The Conservative benches, up again, chanted “shame.”

“Mr. Speaker, every member of the House has received a mandate from the Canadian people to deliver a government that will face the economic crisis,” responded Mr. Dion, briefly outlining the basic parameters of our democratic system. “The Prime Minister has failed. The Prime Minister does not have the support of the House any more. Will he allow a vote to test if he has really the confidence of the House as it must be in a parliamentary democracy?”

Upping the ante, Mr. Dion offered the rare two-handed point.

“Mr. Speaker, not a single member of the House, not even a member of the Bloc, received a mandate to have a government in which the separatists would be part of the coalition,” Harper shot back, putting forward his own reading of the rules. “If the leader of the opposition thinks he has support for this, he should have the confidence to take this to the people of Canada who will reject it.”

“Mr. Speaker, it is too bad that the noise these Conservatives make is a whole lot more than the voting power they command in this House,” reprimanded Liberal John McCallum.

The government’s Vic Toews singled out members of the Liberal frontbench and called them out as “traitors.” Peter Van Loan, the man responsible for protecting us from Osama bin Laden, mugged for the press gallery and loudly deemed Dion a “new small man of Confederation.” During one of several dozen standing ovations, James Moore swaggered to the edge of the aisle, just enough to look good and mad without having to actually cross the aisle and engage the other side in fisticuffs.

“Honestly,” sighed Speaker Peter Miliken, “honourable members two weeks ago today were saying we needed more order in the House.”

Gilles Duceppe stood and reminded Mr. Harper of how the two had cooperated so nicely in the past. The Bloc leader sounded hurt.

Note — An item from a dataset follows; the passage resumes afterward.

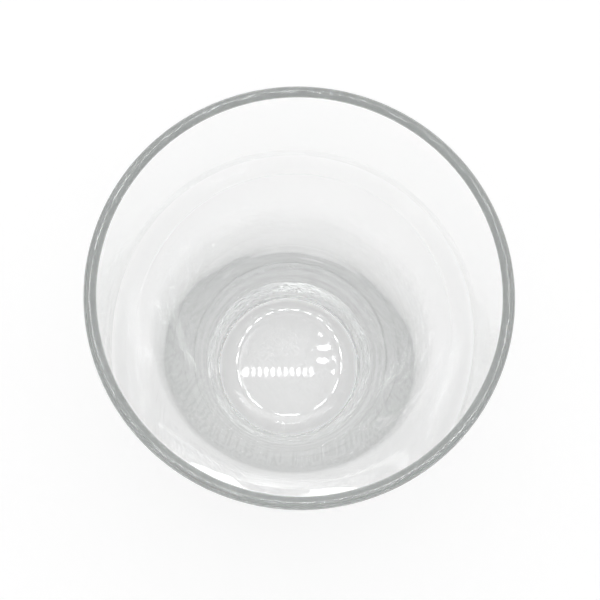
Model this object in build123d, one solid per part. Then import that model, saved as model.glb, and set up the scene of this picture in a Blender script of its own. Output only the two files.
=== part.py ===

Jack Layton tried once more to plead the case of the Parliamentary system. “Mr. Speaker, what I said during the election and have said for years and have put into practice is that I am ready to work with other parties in the House, and we have evidenced that with all parties here,” he reviewed. “It is clear that the Prime Minister does not understand that. He has been unwilling to work with other parties, and that is why he has lost the confidence of the House. That is what is happening here. He used to say that the Prime Minister had a moral obligation to respect the will of the House. He is refusing to allow a vote. He knows full well he has lost the confidence. When will he recognize that fact and turn over power.”

Mr. Harper was quick to his feet. “Mr. Speaker, yesterday, as part of the culmination of the machinations of the leader of the NDP, we had these three parties together forming this agreement, signing a document, and they would not even have the Canadian flag behind them. They had to be photographed without it. They had to be photographed without it because a member of their coalition does not even believe in the country.”

Unfortunately for the Prime Minister, this was untrue.

Yesterday, the three opposition leaders sat behind a table on a small riser and explained their intentions. Behind them stood the flags of each province and territory. On each side of that row of flags, a Canadian flag.

And so having wrapped himself tightly in the Maple Leaf, Stephen Harper had promptly soiled himself.

Four mesmerizing rounds between Messrs Dion and Harper followed, all pretence of questions and answers forgotten. Two men who loathe each other so deeply debating nothing less than the sanctity and purpose of this nation.

Some time later, the Speaker called an end to the day. It is now impossible to say who is winning.

The Stats. Government, 14 questions. The economy, 12 questions. Arts funding, three questions. Equity and Thailand, two questions each. The environment, one question.

Stephen Harper, 11 answers. Jim Flaherty, six answers. James Moore, three answers. Christian Paradis, Diane Finley, Denis Lebel, Lawrence Cannon and Lisa Raitt, two answers each. Vic Toews, Helena Guergis, Jim Prentice and Rona Ambrose, one answer each.